I became deeply upset myself. I had taken my father’s death easily. He was a great dad and I was able to focus on what we had together. But now it felt as though I was losing my whole family with him, and that I could not bear. I blamed her. I blamed her and it wasn’t fair. I thought we needed my dad to lead us and to keep us together, and that also wasn’t fair.

Yes, she was struggling without him, but it was her knack for finances that kept us afloat despite losing over half the family income. They each had their role to play. They had a marriage, in all of its imperfect glory. He would boast about his “lovely bride” at least once a week at the office, no matter what year of marriage they were on. He would also run up the credit card bills and collect junk like he was getting paid to. She kept everyone organized and with one eye on the time and the other on the bottom line, she always came up with the most thoughtful surprises. She would also grumble about divorce when the car windows were left down, the keys were missing, and it was raining (this happened more than once!). And he would always say “I love you Dear!” and she would always respond, “You too Sweetie!” Kiss. Scene.

But I couldn’t see or remember or understand their marriage and what she had lost at the time. I certainly tried to give her a break, but hurt and anger were clearer feels than empathy at the time. Our family wars were consuming me and after too many awkward silences, when my sympathetic friends and partner just no longer knew what to say, I knew I needed help.

I went to the counseling services at my college and began to work things through. Initially I went in to deal with the stress. I am not going to deny that I got drawn into the nastiness and played my part, but I didn’t really have beef with anyone. I would be happy to lose every argument if everyone would shelf the bad attitude.

After some time, lots of tears, a few family counseling sessions, and more angry words than I would wish for in a lifetime, we started to be a family again. Counseling helped me learn to be the biggest and smallest person at the same time. To way over simplify things: I learned to always strive to take the highest road possible and when all else fails to mind my own damn business, two principles which restored respect and healthy boundaries among us all.

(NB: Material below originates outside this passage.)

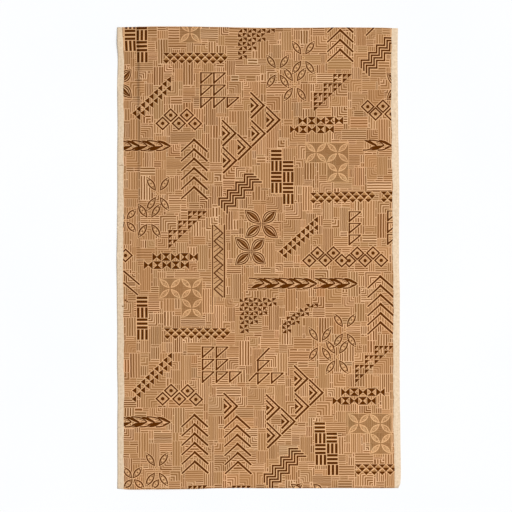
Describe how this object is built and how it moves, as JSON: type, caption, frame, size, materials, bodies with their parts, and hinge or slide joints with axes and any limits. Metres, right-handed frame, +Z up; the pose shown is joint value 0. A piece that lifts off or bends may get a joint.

My mom deserves most of the credit in my book. She listened, she learned, and, though I think this was the hardest part, she let us go and supported us building our own lives and families at a time when she needed us more than ever.

I get the impression that a lot of parents, a lot of moms, deal with fears or judgments of their parenting. Stay at home moms, working moms, human moms, with hopes, passions, flaws, and heartbreak of their own. My mom is very hard working, probably too hard working. Some day when I can buy that lady her cruise to Alaska I will do it in a heartbeat. She was not the mom who picked us up right on time after sports practices, and she was not the mom who had dinner ready at 6:30 every night. Some might fault her for that. I did during my angst-ridden high school years. But since then I have realized whatever parental support may have been lacking during my childhood, she has made up for in spades in my early adulthood.

She is the mom who has supported me through several periods of unemployment, she is the mom who helped me pack up my car on two days’ notice when opportunity knocked, she is the mom who helped me cope through a crummy first job with an asshole boss, she is the mom who dropped everything to visit me when I got my first apartment, she is the mom who stayed up late on the phone with me to strategize bargaining for buying my first car, and she is the mom who has been there with knowledge, experience, and support for all of the major decisions of my life, to help me make the choice that is best for me and now best for us, T and I.

For the last year since T and I have moved in together, my mom addresses all of her cards to both of us. The most recent one she addressed to “Yuarnen Family.” Yuarnen is the nickname my brother called me when he was a baby and couldn’t quite get the consonants right. It means everything to me that my mom is proud of me and supports my baby family and the life we are building together.

I hope I can find the right place and time to tell my mom that I am proud of her too. I am learning from her outstanding example what it means to be a supportive mom, a loving wife, and a strong woman and I admire her independence and heart and know-how so much. I am my mother’s daughter. I carry her penchant for darkness, but I believe I also carry her strength. Or at least I hope I do, because then I will be strong indeed.